**Short task**
Return all of the data exactly as given.

-- start Data segment --

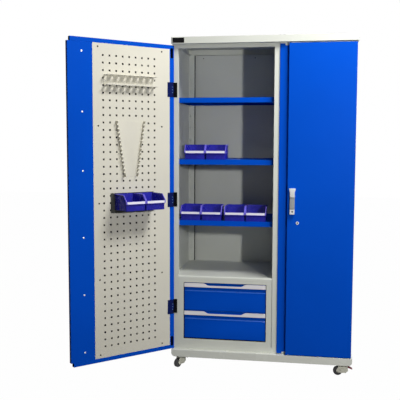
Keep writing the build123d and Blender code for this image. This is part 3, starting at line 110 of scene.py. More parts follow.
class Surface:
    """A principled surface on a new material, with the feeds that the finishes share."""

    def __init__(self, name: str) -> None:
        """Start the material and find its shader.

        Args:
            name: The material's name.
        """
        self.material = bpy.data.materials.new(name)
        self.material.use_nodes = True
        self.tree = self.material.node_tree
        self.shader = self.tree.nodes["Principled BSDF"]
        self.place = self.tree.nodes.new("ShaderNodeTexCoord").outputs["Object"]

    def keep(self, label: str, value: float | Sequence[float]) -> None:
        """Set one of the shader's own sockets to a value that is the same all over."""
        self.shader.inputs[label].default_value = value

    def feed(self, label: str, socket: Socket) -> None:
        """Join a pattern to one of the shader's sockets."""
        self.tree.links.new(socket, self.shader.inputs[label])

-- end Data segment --

**Answer to this exercise**
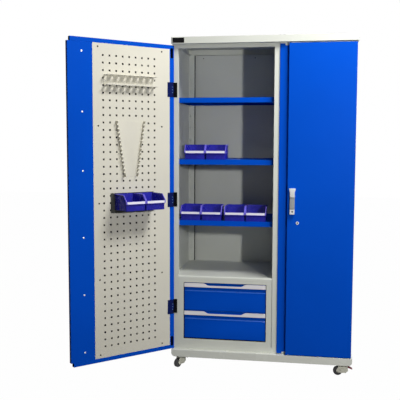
Keep writing the build123d and Blender code for this image. This is part 3, starting at line 110 of scene.py. More parts follow.
class Surface:
    """A principled surface on a new material, with the feeds that the finishes share."""

    def __init__(self, name: str) -> None:
        """Start the material and find its shader.

        Args:
            name: The material's name.
        """
        self.material = bpy.data.materials.new(name)
        self.material.use_nodes = True
        self.tree = self.material.node_tree
        self.shader = self.tree.nodes["Principled BSDF"]
        self.place = self.tree.nodes.new("ShaderNodeTexCoord").outputs["Object"]

    def keep(self, label: str, value: float | Sequence[float]) -> None:
        """Set one of the shader's own sockets to a value that is the same all over."""
        self.shader.inputs[label].default_value = value

    def feed(self, label: str, socket: Socket) -> None:
        """Join a pattern to one of the shader's sockets."""
        self.tree.links.new(socket, self.shader.inputs[label])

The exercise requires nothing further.